Take each line containing "materials" and report it exactly as written.

## START Data extract

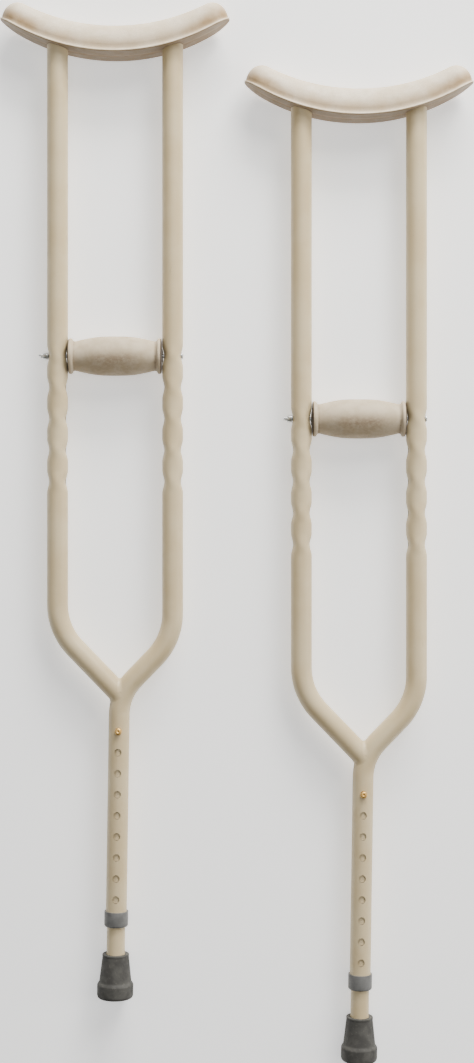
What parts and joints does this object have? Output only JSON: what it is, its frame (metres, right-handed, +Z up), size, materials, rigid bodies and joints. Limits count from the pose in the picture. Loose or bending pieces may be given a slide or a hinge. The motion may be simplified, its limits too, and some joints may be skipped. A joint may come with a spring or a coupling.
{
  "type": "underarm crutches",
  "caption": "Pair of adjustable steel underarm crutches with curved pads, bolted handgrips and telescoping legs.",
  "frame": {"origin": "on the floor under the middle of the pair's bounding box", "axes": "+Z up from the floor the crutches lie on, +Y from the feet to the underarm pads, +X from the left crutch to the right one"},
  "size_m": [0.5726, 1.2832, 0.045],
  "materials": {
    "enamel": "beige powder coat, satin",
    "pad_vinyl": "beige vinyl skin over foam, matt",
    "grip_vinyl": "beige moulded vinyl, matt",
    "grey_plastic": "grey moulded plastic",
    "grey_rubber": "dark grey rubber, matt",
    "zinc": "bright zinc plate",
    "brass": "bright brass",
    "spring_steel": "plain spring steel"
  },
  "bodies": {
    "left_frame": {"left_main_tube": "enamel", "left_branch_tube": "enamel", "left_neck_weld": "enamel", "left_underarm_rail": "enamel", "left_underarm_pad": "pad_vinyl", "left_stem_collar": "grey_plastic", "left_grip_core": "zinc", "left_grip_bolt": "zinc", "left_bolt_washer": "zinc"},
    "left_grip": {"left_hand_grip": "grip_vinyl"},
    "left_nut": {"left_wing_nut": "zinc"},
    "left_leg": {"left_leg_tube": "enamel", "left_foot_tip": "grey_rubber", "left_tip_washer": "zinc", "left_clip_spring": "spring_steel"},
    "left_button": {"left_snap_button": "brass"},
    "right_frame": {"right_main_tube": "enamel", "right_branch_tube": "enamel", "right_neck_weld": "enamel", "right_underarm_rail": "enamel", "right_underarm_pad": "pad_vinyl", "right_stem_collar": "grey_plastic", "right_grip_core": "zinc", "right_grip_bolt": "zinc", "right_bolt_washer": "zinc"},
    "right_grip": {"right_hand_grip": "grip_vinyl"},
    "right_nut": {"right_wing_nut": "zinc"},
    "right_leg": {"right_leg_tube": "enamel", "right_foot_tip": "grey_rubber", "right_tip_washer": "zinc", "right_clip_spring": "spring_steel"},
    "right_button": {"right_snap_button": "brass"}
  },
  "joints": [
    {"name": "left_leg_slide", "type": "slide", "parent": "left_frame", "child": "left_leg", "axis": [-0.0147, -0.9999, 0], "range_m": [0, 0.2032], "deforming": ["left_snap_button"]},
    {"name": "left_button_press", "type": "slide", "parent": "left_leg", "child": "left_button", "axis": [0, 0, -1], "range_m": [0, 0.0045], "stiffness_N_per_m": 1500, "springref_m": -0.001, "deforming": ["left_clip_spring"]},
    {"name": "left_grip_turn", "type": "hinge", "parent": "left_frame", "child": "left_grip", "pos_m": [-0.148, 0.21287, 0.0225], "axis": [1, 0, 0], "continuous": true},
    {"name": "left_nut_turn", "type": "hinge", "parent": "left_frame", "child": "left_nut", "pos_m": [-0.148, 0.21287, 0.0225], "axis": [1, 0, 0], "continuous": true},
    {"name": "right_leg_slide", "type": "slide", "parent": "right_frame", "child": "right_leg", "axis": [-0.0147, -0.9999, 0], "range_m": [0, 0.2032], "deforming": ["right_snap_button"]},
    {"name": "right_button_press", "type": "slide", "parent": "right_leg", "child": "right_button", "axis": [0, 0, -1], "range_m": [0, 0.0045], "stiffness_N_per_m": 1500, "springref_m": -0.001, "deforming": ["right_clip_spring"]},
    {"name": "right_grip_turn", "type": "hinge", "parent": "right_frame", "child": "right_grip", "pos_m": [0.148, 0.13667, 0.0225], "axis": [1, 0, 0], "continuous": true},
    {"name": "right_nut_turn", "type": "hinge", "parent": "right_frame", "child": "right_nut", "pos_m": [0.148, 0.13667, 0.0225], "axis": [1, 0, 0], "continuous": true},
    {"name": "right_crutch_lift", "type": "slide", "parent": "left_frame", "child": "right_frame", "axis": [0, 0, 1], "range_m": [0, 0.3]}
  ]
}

## END Data extract

# Result of the task
What parts and joints does this object have? Output only JSON: what it is, its frame (metres, right-handed, +Z up), size, materials, rigid bodies and joints. Limits count from the pose in the picture. Loose or bending pieces may be given a slide or a hinge. The motion may be simplified, its limits too, and some joints may be skipped. A joint may come with a spring or a coupling.
  "materials": {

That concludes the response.